▶ _Source data_
==============================

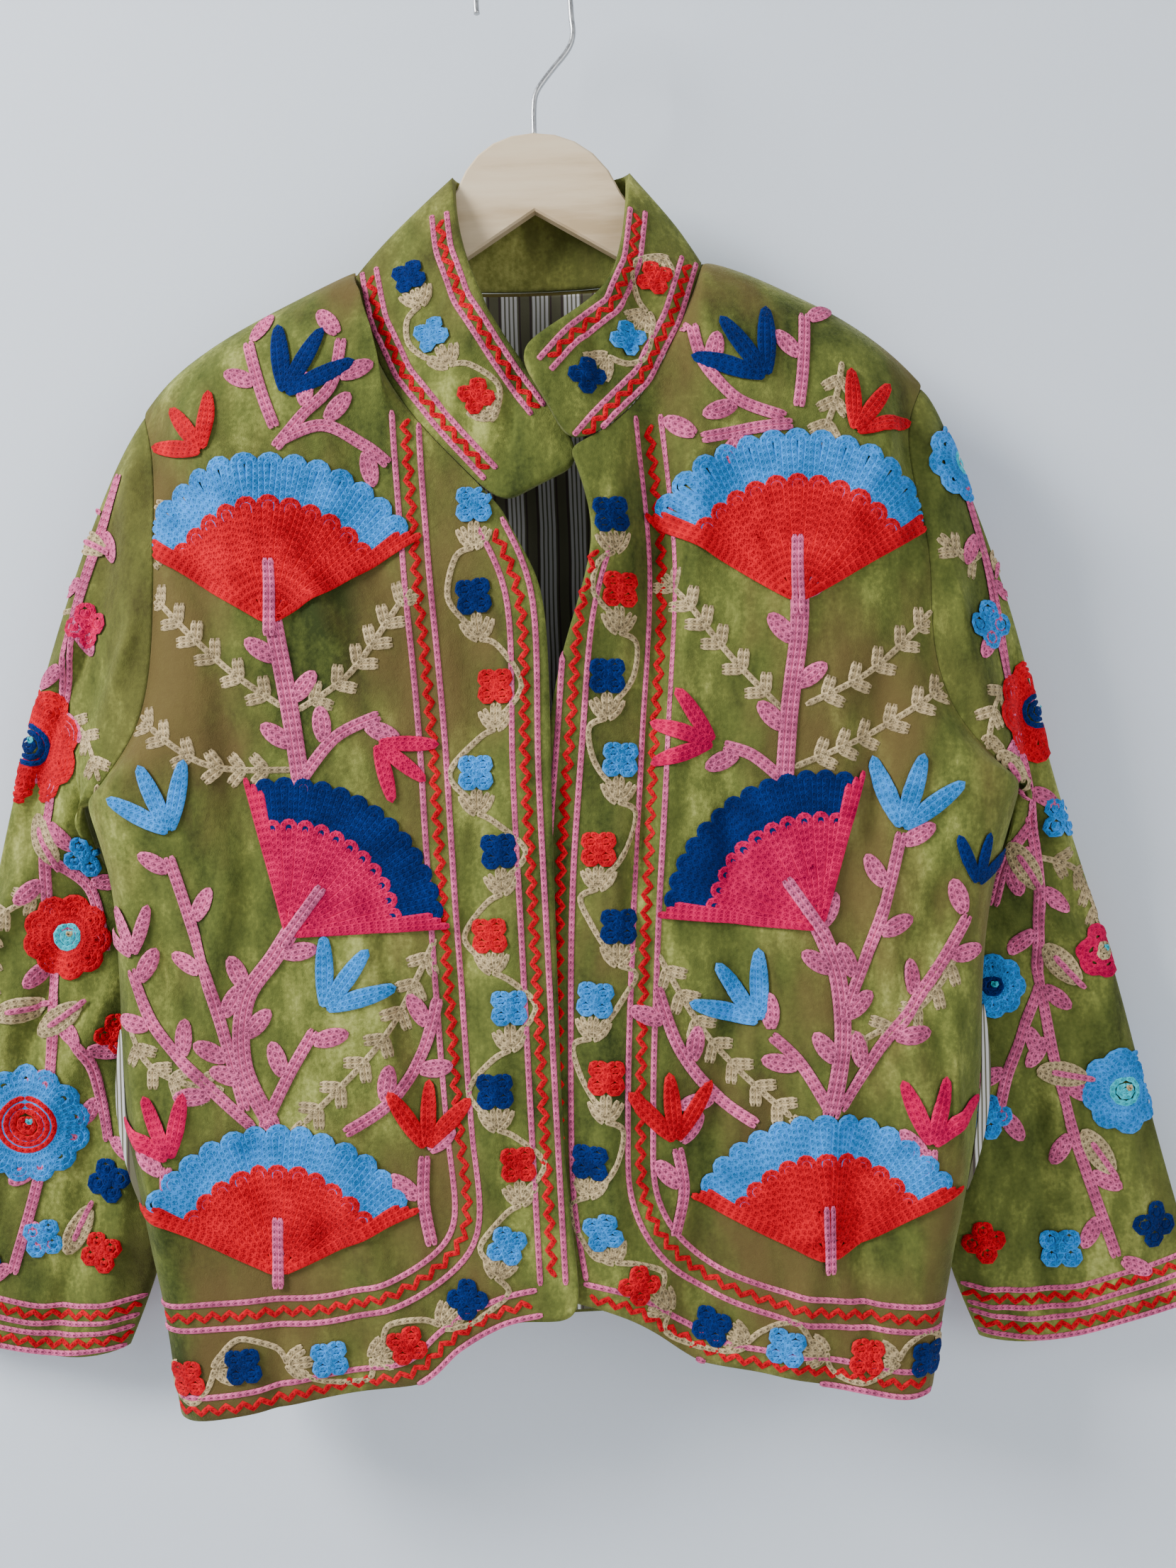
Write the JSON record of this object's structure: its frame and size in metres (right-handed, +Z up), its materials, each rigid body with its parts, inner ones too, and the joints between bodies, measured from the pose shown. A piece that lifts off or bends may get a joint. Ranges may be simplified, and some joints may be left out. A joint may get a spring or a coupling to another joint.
{
  "type": "embroidered jacket on a hanger",
  "caption": "Short velvet jacket with a wide crossing stand collar and drop-shoulder sleeves, hung on a flat wooden hanger with a wire hook.",
  "frame": {"origin": "inner top of the hook's bow, where a rail or a nail carries the hanger", "axes": "+X to the viewer's right, the jacket's front faces -Y, +Z up"},
  "size_m": [0.83, 0.1032, 0.8774],
  "materials": {
    "velvet": "cotton velvet, soft sheen",
    "lining": "striped cotton",
    "birch": "unvarnished pale birch",
    "wire": "galvanised wire"
  },
  "bodies": {
    "root": {"front_right": "velvet", "front_left": "velvet", "back": "velvet", "sleeve_right": "velvet", "sleeve_left": "velvet", "collar": "velvet", "lining_back": "lining", "pocket_right": "lining", "pocket_left": "lining", "hanger_wood": "birch", "hanger_hook": "wire"}
  },
  "joints": []
}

==============================

▶ _What is being asked_
Output the lines above verbatim and in full.

▶ _Task answer_
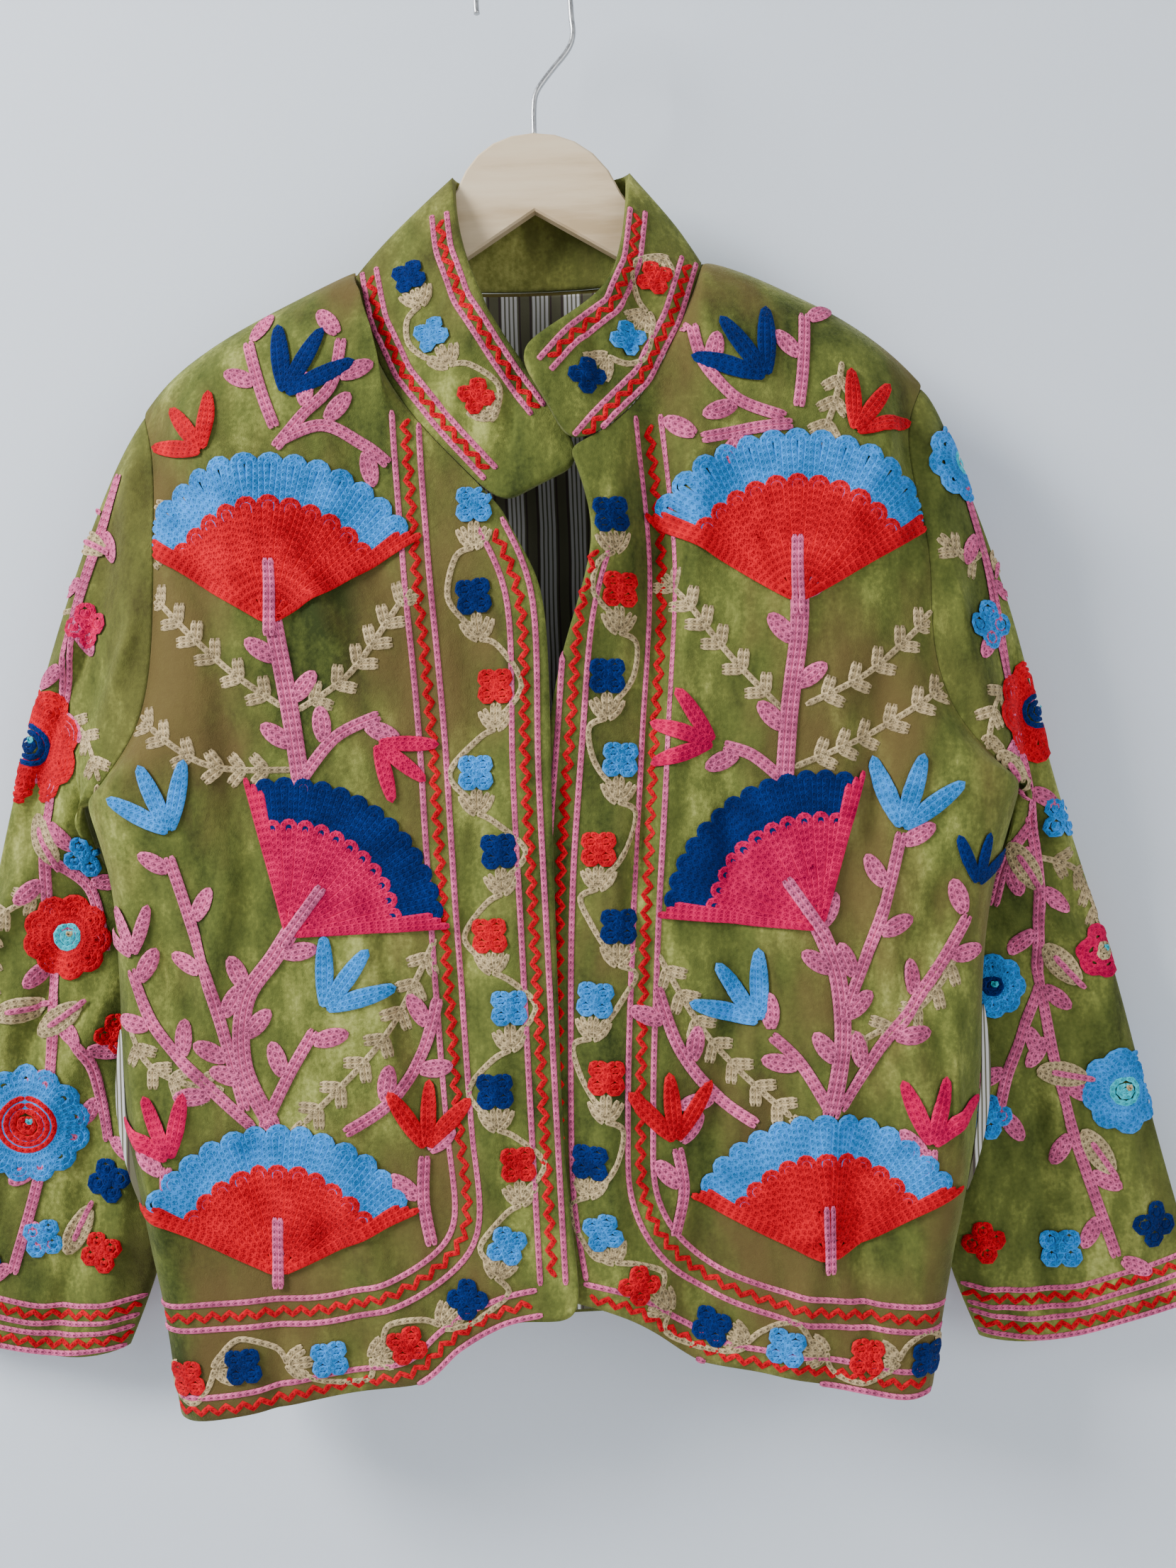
Write the JSON record of this object's structure: its frame and size in metres (right-handed, +Z up), its materials, each rigid body with its parts, inner ones too, and the joints between bodies, measured from the pose shown. A piece that lifts off or bends may get a joint. Ranges may be simplified, and some joints may be left out. A joint may get a spring or a coupling to another joint.
{
  "type": "embroidered jacket on a hanger",
  "caption": "Short velvet jacket with a wide crossing stand collar and drop-shoulder sleeves, hung on a flat wooden hanger with a wire hook.",
  "frame": {"origin": "inner top of the hook's bow, where a rail or a nail carries the hanger", "axes": "+X to the viewer's right, the jacket's front faces -Y, +Z up"},
  "size_m": [0.83, 0.1032, 0.8774],
  "materials": {
    "velvet": "cotton velvet, soft sheen",
    "lining": "striped cotton",
    "birch": "unvarnished pale birch",
    "wire": "galvanised wire"
  },
  "bodies": {
    "root": {"front_right": "velvet", "front_left": "velvet", "back": "velvet", "sleeve_right": "velvet", "sleeve_left": "velvet", "collar": "velvet", "lining_back": "lining", "pocket_right": "lining", "pocket_left": "lining", "hanger_wood": "birch", "hanger_hook": "wire"}
  },
  "joints": []
}